On December 13th, National Grid supplied new details about its contract with Deepwater Wind to purchase power produced by its proposed offshore wind farm. The contract calls for above-market rates, with the total cost estimated in the response along with other details.[1] Based on the underlying assumptions that the project will produce 125,000 MWh of electricity, requiring an annual capacity of 47.8%, the paper predicts a total of $474.3 million above market costs over the expected 20-year lifetime of the project.

We simulated the annual “Above Market Cost” predicted by National Grid in the Rhode Island STAMP® model as a percentage price increase on electricity to measure the dynamic effects on the state economy. The model provided estimates of the project’s impact on employment, wages, and income. Each estimate represents the change that would take place in the indicated variable against a “baseline” assumption of what it would have been in the absence of the Deepwater contract.

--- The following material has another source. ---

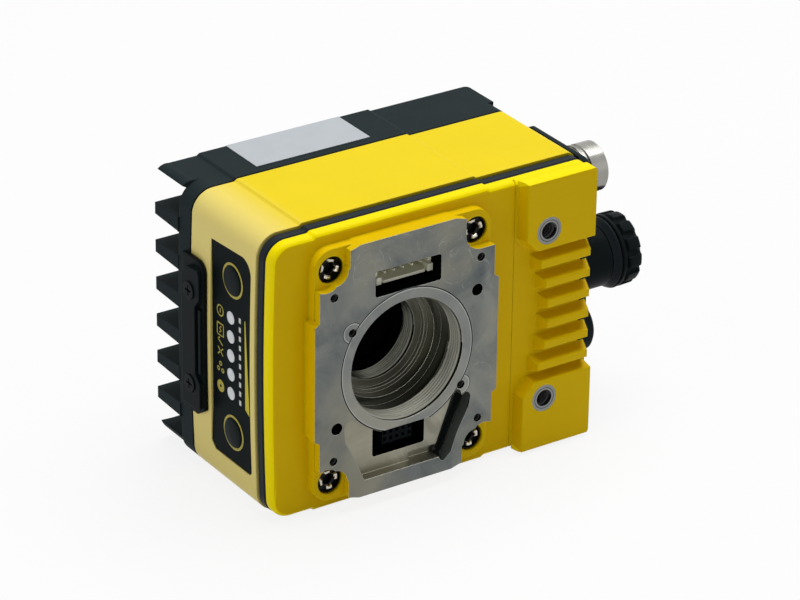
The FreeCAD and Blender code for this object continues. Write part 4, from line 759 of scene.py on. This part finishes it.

The agreement to pay above-market prices for the power produced by Deepwater will have negative economic effects on the state of Rhode Island. The touted job effect of a wind farm is true to a degree; some jobs will be created, such as those that maintain the turbines. But the model shows that the net effect is negative. Individuals and companies forced to pay more for electricity will consume less in other areas, leading to job losses across all sectors. There will be a net job loss of 75 jobs in 2020. Job losses and price increases, due to higher costs for commercial and industrial electricity consumers, will reduce real incomes as firms, households, and governments spend more of their budgets on electricity and less on other items.

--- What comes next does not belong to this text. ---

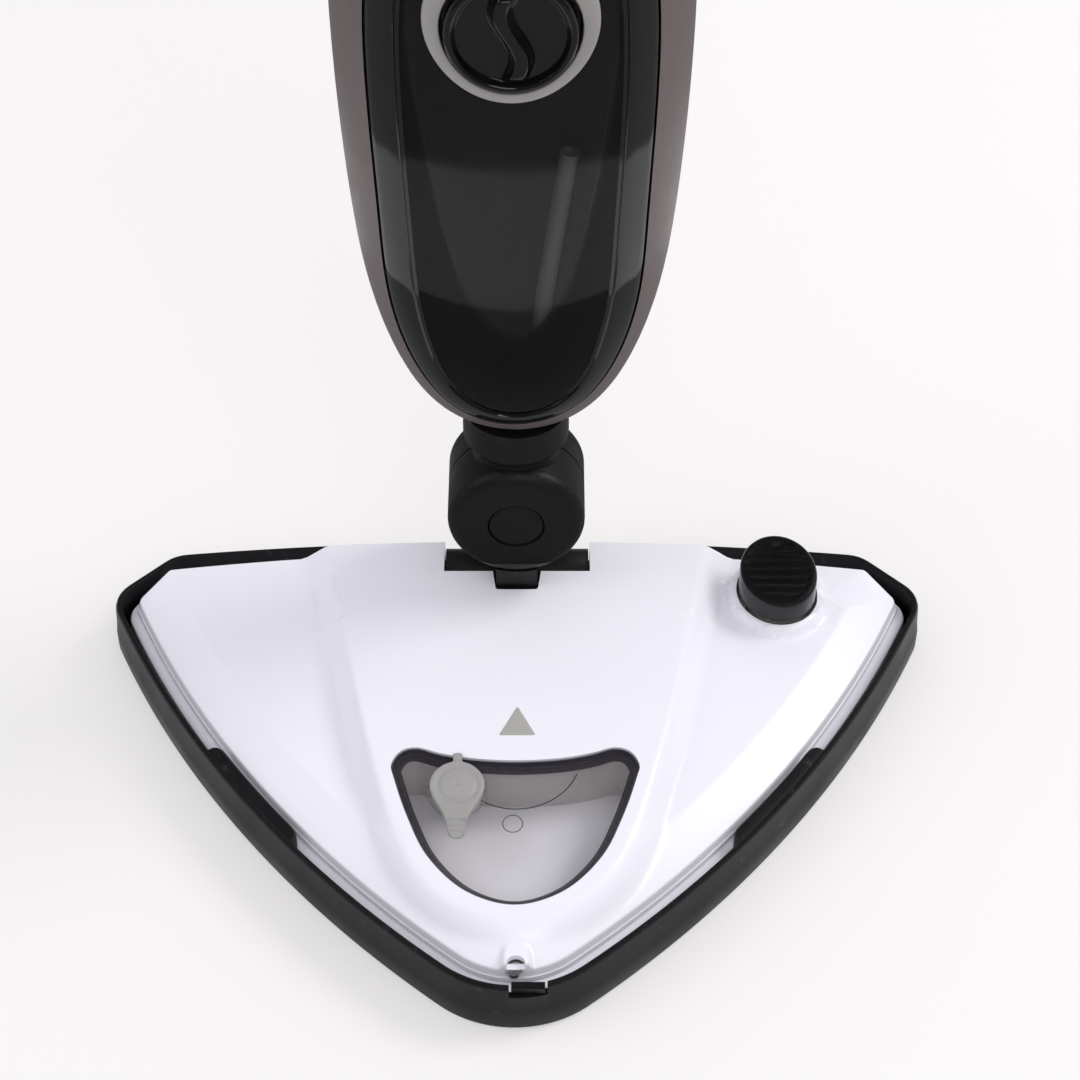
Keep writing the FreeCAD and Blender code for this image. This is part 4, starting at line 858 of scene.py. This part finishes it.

In 2020, real disposable income will fall by an expected $23.4 million. Net investment will fall by $2.3 million, compared to a baseline of no Deepwater contract. In 2020, the “higher than market” electricity contract is expected to cost families $10 per year; commercial businesses $125 per year; and industrial businesses $1,050 per year.

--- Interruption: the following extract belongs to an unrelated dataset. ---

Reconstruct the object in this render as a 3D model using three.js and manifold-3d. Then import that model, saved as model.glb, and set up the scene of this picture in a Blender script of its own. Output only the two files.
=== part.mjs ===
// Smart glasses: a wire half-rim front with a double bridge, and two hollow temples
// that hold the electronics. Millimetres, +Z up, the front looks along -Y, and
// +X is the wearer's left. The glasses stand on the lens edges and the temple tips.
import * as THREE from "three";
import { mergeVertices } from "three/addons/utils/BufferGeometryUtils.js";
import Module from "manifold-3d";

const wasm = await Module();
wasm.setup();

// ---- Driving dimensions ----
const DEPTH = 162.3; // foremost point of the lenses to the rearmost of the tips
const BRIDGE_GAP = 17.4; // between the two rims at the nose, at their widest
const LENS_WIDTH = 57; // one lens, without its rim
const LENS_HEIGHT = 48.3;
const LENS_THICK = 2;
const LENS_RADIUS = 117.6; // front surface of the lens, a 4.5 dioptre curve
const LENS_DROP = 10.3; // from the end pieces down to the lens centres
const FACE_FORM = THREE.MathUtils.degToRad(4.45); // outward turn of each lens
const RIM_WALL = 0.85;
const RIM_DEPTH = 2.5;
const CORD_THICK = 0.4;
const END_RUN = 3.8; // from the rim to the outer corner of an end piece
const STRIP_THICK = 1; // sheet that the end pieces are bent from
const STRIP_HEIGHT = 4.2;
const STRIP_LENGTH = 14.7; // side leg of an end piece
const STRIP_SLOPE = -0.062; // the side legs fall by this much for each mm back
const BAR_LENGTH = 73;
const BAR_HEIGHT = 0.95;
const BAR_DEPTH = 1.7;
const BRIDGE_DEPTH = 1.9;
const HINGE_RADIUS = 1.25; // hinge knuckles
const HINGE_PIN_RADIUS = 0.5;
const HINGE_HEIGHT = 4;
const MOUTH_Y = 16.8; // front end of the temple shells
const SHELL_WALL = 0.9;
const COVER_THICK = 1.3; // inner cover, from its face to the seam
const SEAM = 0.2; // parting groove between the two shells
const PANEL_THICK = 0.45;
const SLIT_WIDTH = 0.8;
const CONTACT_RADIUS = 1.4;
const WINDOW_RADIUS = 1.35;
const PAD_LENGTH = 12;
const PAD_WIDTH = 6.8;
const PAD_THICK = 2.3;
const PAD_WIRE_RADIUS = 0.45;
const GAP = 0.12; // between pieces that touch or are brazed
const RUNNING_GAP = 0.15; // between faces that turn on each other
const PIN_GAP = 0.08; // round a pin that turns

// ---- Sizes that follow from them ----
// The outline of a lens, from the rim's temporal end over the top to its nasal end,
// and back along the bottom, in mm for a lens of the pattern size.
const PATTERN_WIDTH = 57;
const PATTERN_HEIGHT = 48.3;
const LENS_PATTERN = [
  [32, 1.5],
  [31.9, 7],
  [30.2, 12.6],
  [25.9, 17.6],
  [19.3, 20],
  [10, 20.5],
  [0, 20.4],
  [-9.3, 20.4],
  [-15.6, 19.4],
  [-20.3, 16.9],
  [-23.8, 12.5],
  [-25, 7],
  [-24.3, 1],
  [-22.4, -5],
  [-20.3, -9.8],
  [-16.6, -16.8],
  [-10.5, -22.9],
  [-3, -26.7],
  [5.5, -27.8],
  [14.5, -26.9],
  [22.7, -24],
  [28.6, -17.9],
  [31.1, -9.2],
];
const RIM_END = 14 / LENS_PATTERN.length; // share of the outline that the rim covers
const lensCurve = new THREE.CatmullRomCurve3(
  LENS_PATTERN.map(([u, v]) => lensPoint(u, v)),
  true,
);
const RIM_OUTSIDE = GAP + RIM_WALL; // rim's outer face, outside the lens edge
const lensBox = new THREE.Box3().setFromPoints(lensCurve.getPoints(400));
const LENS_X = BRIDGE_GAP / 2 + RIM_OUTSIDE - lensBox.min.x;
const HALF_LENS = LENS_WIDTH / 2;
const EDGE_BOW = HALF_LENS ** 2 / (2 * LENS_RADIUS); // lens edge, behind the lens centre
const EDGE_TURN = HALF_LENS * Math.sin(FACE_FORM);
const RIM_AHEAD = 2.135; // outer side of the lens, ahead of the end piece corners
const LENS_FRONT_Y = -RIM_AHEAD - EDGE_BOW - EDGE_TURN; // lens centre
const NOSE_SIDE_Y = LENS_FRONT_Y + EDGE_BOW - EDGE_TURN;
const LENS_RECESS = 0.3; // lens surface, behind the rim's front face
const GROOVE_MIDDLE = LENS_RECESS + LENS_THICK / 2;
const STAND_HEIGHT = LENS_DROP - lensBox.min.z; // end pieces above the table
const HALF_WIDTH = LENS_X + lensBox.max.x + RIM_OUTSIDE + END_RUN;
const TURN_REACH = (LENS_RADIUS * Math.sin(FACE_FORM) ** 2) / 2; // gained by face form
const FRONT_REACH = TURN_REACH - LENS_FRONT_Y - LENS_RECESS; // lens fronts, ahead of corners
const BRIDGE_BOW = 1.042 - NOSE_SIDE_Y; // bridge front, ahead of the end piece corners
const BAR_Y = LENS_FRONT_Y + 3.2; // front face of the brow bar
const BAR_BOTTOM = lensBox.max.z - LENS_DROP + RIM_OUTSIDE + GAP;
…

Renewable Energy Standard Impact

Last month, Beacon Hill and the RI Center for Freedom & Prosperity released a similar analysis of Rhode Island’s Clean Energy Act Renewable Energy Standards (RES).2 These effects would be in addition to the Deepwater contract.


Rhode Island’s renewable energy standard mandate and Deepwater Wind cost $36.4 million annually by 2020.


[1] Docket 4371: National Grid’s Responses the Division’s Second Set of Post Hearing Data Requests. Rhode Island Public Utilities Commission. Available at: (Accessed March 26, 2014.)